**What is required:**
Starting at the top of the entries below, set down each line exactly as written, and stop after the line containing "self.normal = None".

**Listed records:**

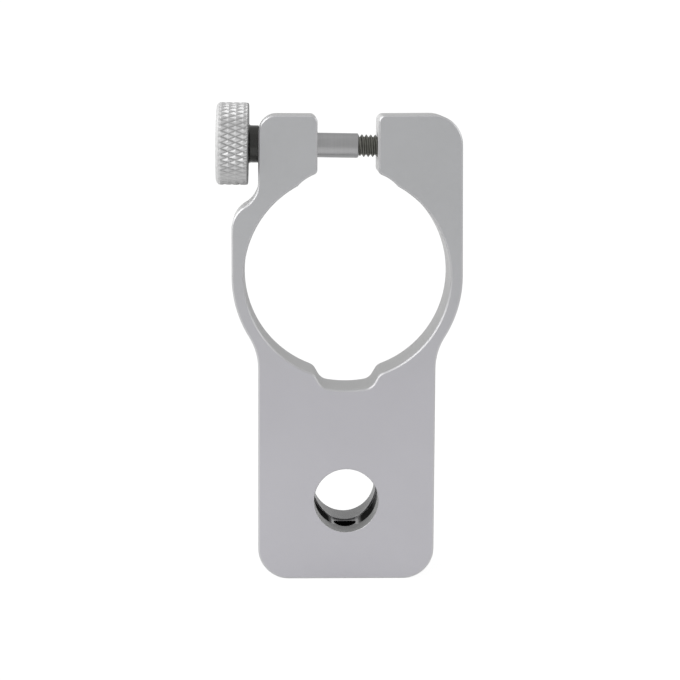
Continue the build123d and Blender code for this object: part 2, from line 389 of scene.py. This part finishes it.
def screw_thread():
    """The thread that draws the right lug in."""
    bm = bmesh.new()
    length = THREAD_TIP_X - THREAD_START_X
    bottom, top = threaded(bm, length, **CLAMP_THREAD)
    close_bar(bm, bottom, (), 0)
    close_bar(bm, top, (), length)
    return finish_mesh(bm, "screw_thread", on_screw(THREAD_START_X), sharp_deg=40.0)


def hexagon(angle):
    """Radius of the lock screw's socket at an angle."""
    sixth = TAU / 6
    return LOCK_HEX / 2 / math.cos(angle % sixth - sixth / 2)


def lock_screw():
    """The headless screw in the tang's foot, with a hexagon socket below and a cup point above."""
    bm = bmesh.new()
    height = LOCK_HIGH.z - LOCK_LOW.z
    bottom, top = threaded(bm, height, **LOCK_THREAD)
    socket = (
        (0, lambda angle: hexagon(angle) + LOCK_HEX_CHAMFER),
        (LOCK_HEX_CHAMFER_DEPTH, hexagon),
        (LOCK_HEX_DEPTH, hexagon),
    )
    close_bar(bm, bottom, socket, LOCK_HEX_DEPTH + LOCK_HEX_CONE)
    close_bar(bm, top, ((height, even(LOCK_CUP_R)),), height - LOCK_CUP_DEPTH)
    place = Matrix.Translation((LOCK_AT.x, LOCK_AT.y, LOCK_LOW.z))
    return finish_mesh(bm, "lock_screw_thread", place, sharp_deg=40.0)


# ---------------------------------------------------------------- materials

# The range that most of a noise's values fall in, and a wider one
NOISE_SPAN = (0.3, 0.7)
NOISE_WIDE = (0.2, 0.8)
ROUND_EDGE_SAMPLES = 6


class Finish:
    """A node material under construction, in the piece's own coordinates."""

    def __init__(self, name, colour, metallic, roughness):
        self.material = bpy.data.materials.new(name)
        self.material.use_nodes = True
        self.nodes = self.material.node_tree.nodes
        self.links = self.material.node_tree.links
        self.shader = self.nodes["Principled BSDF"]
        self.shader.inputs["Base Color"].default_value = (*colour, 1)
        self.shader.inputs["Metallic"].default_value = metallic
        self.shader.inputs["Roughness"].default_value = roughness
        self.coords = self.nodes.new("ShaderNodeTexCoord")
        self.normal = None

    def node(self, kind, inputs=(), **settings):
        """A node with its settings and inputs; an input is a value or another node's output."""
        made = self.nodes.new(kind)
        for key, value in settings.items():
            setattr(made, key, value)
        for key, value in dict(inputs).items():
            if isinstance(value, bpy.types.NodeSocket):
                self.links.new(value, made.inputs[key])
            else:
                made.inputs[key].default_value = value
        return made

    def math(self, operation, *values):
        """The result of a math node."""
        return self.node("ShaderNodeMath", dict(enumerate(values)), operation=operation).outputs[0]

    def plus(self, a, b):
        """a + b."""
        return self.math("ADD", a, b)

    def minus(self, a, b):
        """a - b."""
        return self.math("SUBTRACT", a, b)

    def times(self, first, *others):
        """The product of two or more values."""
        for other in others:
            first = self.math("MULTIPLY", first, other)
        return first

    def most(self, a, b):
        """The larger of two values."""
        return self.math("MAXIMUM", a, b)

    def size(self, value):
        """A value without its sign."""
        return self.math("ABSOLUTE", value)

    def mapped(self, value, low, high, to_low, to_high):
        """A value moved from one range to another, held at its ends."""
        inputs = {0: value, 1: low, 2: high, 3: to_low, 4: to_high}
        return self.node("ShaderNodeMapRange", inputs).outputs[0]

    def rise(self, value, low, high):
        """0 below a range, 1 above it."""
        return self.mapped(value, low, high, 0, 1)

    def fall(self, value, low, high):
        """1 below a range, 0 above it."""
        return self.mapped(value, low, high, 1, 0)

    def band(self, value, low, high, soft):
        """1 between two values, with a soft edge outside each."""
        return self.times(self.rise(value, low - soft, low), self.fall(value, high, high + soft))

    def split(self, vector):
        """X, Y and Z of a vector."""
        return tuple(self.node("ShaderNodeSeparateXYZ", {0: vector}).outputs)

    def axes(self):
        """X, Y and Z of the place being shaded."""
        return self.split(self.coords.outputs["Object"])

    def true_normal(self):
        """X, Y and Z of the mesh's own flat normal."""
        return self.split(self.node("ShaderNodeNewGeometry").outputs["True Normal"])

    def reach(self, *pairs):
        """Distance of a place from an axis: pairs of a coordinate and the axis's own."""
        squares = [self.math("POWER", self.minus(a, b), 2.0) for a, b in pairs]
        return self.math("SQRT", self.plus(*squares))

    def noise(self, scale, detail=3.0):
        """Noise in the piece's coordinates; scale is one number, or three for streaks."""
        at = self.coords.outputs["Object"]
        if not isinstance(scale, (int, float)):
            at = self.node("ShaderNodeMapping", {"Vector": at, "Scale": scale}).outputs[0]
            scale = 1.0
        inputs = {"Vector": at, "Scale": scale, "Detail": detail}
        return self.node("ShaderNodeTexNoise", inputs).outputs["Fac"]

    def mix(self, share, a, b):
        """Two colours mixed by a share: each is an output, three numbers, or one for a grey."""
        made = self.node("ShaderNodeMix", {0: share}, data_type="RGBA")
        for index, value in ((6, a), (7, b)):
            if isinstance(value, bpy.types.NodeSocket):
                self.links.new(value, made.inputs[index])
            elif isinstance(value, tuple):
                made.inputs[index].default_value = (*value, 1)
            else:
                made.inputs[index].default_value = (value, value, value, 1)
        return made.outputs[2]

    def set(self, name, value):
        """Links an output to one of the shader's inputs."""
        self.links.new(value, self.shader.inputs[name])

    def round_edges(self, share, radius):
        """Shades the edges as if rounded, where share is 1."""
        rounded = self.node("ShaderNodeBevel", {"Radius": radius}, samples=ROUND_EDGE_SAMPLES).outputs[0]
        flat = self.node("ShaderNodeNewGeometry").outputs["Normal"]
        made = self.node("ShaderNodeMix", {0: share, 4: flat, 5: rounded}, data_type="VECTOR")
        self.normal = made.outputs[1]
        self.set("Normal", self.normal)

    def bump(self, height, distance):
        """Adds a bump of a real height in metres to what is there."""
        inputs = {"Height": height, "Distance": distance}
        if self.normal:
            inputs["Normal"] = self.normal
        self.normal = self.node("ShaderNodeBump", inputs).outputs[0]
        self.set("Normal", self.normal)


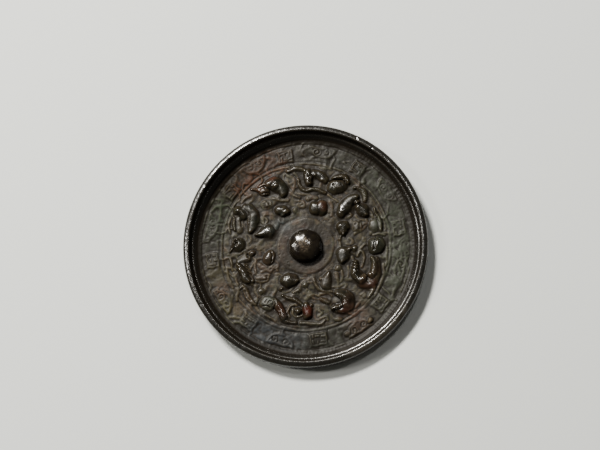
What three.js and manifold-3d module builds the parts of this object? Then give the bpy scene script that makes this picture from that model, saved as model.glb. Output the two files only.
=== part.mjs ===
import * as THREE from 'three';
import { mergeVertices } from 'three/addons/utils/BufferGeometryUtils.js';
import Module from 'manifold-3d';

// A cast bronze mirror, lying on its reflecting face with the decorated back up.
// Millimetres. The origin is the middle of the face that it lies on, +Z goes up
// through the knob, and +Y is the top of the picture.

// Disc and rim, as radius and height above the table
const rimRadius = 67.5;
const wallFootHeight = 2.4;
const wallTopHeight = 8.4;
const shoulderRadius = 66.5;
const shoulderHeight = 9.65;
const crestRadius = 64.9;
const crestHeight = 10.1;
const coveTopRadius = 64;
const coveTopHeight = 9.3;
const coveFootRadius = 63.1;
const coveFootHeight = 6.3;
const lipRadius = 62.4;
const lipHeight = 5.95;
const slopeKneeRadius = 60.3;
const slopeKneeHeight = 3.8;
const slopeFootRadius = 58.2;
const slopeFootHeight = 3.05;
const discSegments = 60;

// Decorated field
const fieldHeight = 2.9;
const ringRadius = 46.9;
const ringHalfWidth = 0.7;
const ringRise = 0.35;
const seatRadius = 15.8;
const seatRise = 0.45;
const edgeRun = 0.5;

// Reflecting face: slightly domed, with the flat middle that it rests on
const restRadius = 20;
const faceEdgeRadius = 66.8;
const faceEdgeLift = 1.1;
const faceSteps = 3;

// Knob: a low foot on the disc, and over it an arch under a dome. The cord runs
// straight through the arch from -X to +X, over the foot's flat top.
const knobRadius = 9.1;
const knobFootTop = 3.5;
const knobGap = 0.3;
const knobSideHeight = 6.2;
const knobShoulderRadius = 8.5;
const knobShoulderHeight = 7.2;
const knobTopHeight = 10.4;
const knobSegments = 28;
const knobDomeSteps = 4;
const cordHoleWidth = 6;
const cordHoleTop = 8.1;
const cordHoleCorner = 1.7;
const cordHoleCornerSteps = 4;
const cordHoleCutLength = 27;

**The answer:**
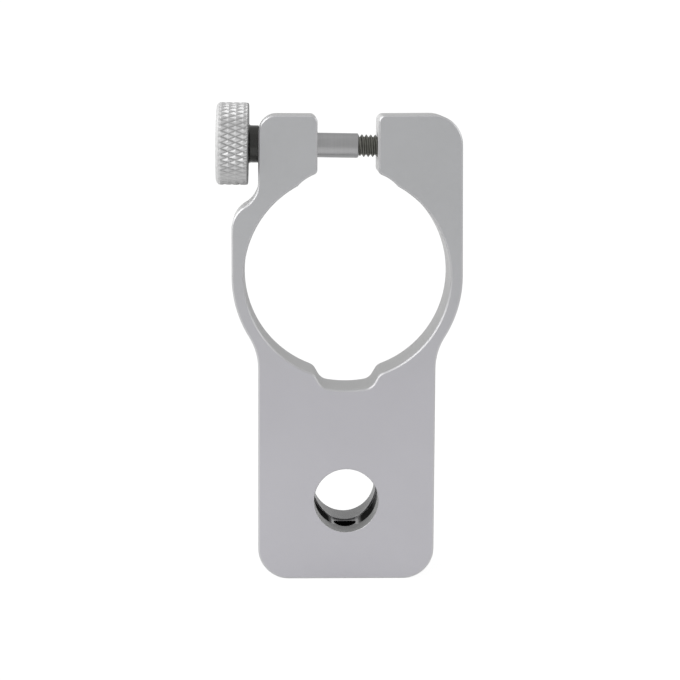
Continue the build123d and Blender code for this object: part 2, from line 389 of scene.py. This part finishes it.
def screw_thread():
    """The thread that draws the right lug in."""
    bm = bmesh.new()
    length = THREAD_TIP_X - THREAD_START_X
    bottom, top = threaded(bm, length, **CLAMP_THREAD)
    close_bar(bm, bottom, (), 0)
    close_bar(bm, top, (), length)
    return finish_mesh(bm, "screw_thread", on_screw(THREAD_START_X), sharp_deg=40.0)


def hexagon(angle):
    """Radius of the lock screw's socket at an angle."""
    sixth = TAU / 6
    return LOCK_HEX / 2 / math.cos(angle % sixth - sixth / 2)


def lock_screw():
    """The headless screw in the tang's foot, with a hexagon socket below and a cup point above."""
    bm = bmesh.new()
    height = LOCK_HIGH.z - LOCK_LOW.z
    bottom, top = threaded(bm, height, **LOCK_THREAD)
    socket = (
        (0, lambda angle: hexagon(angle) + LOCK_HEX_CHAMFER),
        (LOCK_HEX_CHAMFER_DEPTH, hexagon),
        (LOCK_HEX_DEPTH, hexagon),
    )
    close_bar(bm, bottom, socket, LOCK_HEX_DEPTH + LOCK_HEX_CONE)
    close_bar(bm, top, ((height, even(LOCK_CUP_R)),), height - LOCK_CUP_DEPTH)
    place = Matrix.Translation((LOCK_AT.x, LOCK_AT.y, LOCK_LOW.z))
    return finish_mesh(bm, "lock_screw_thread", place, sharp_deg=40.0)


# ---------------------------------------------------------------- materials

# The range that most of a noise's values fall in, and a wider one
NOISE_SPAN = (0.3, 0.7)
NOISE_WIDE = (0.2, 0.8)
ROUND_EDGE_SAMPLES = 6


class Finish:
    """A node material under construction, in the piece's own coordinates."""

    def __init__(self, name, colour, metallic, roughness):
        self.material = bpy.data.materials.new(name)
        self.material.use_nodes = True
        self.nodes = self.material.node_tree.nodes
        self.links = self.material.node_tree.links
        self.shader = self.nodes["Principled BSDF"]
        self.shader.inputs["Base Color"].default_value = (*colour, 1)
        self.shader.inputs["Metallic"].default_value = metallic
        self.shader.inputs["Roughness"].default_value = roughness
        self.coords = self.nodes.new("ShaderNodeTexCoord")
        self.normal = None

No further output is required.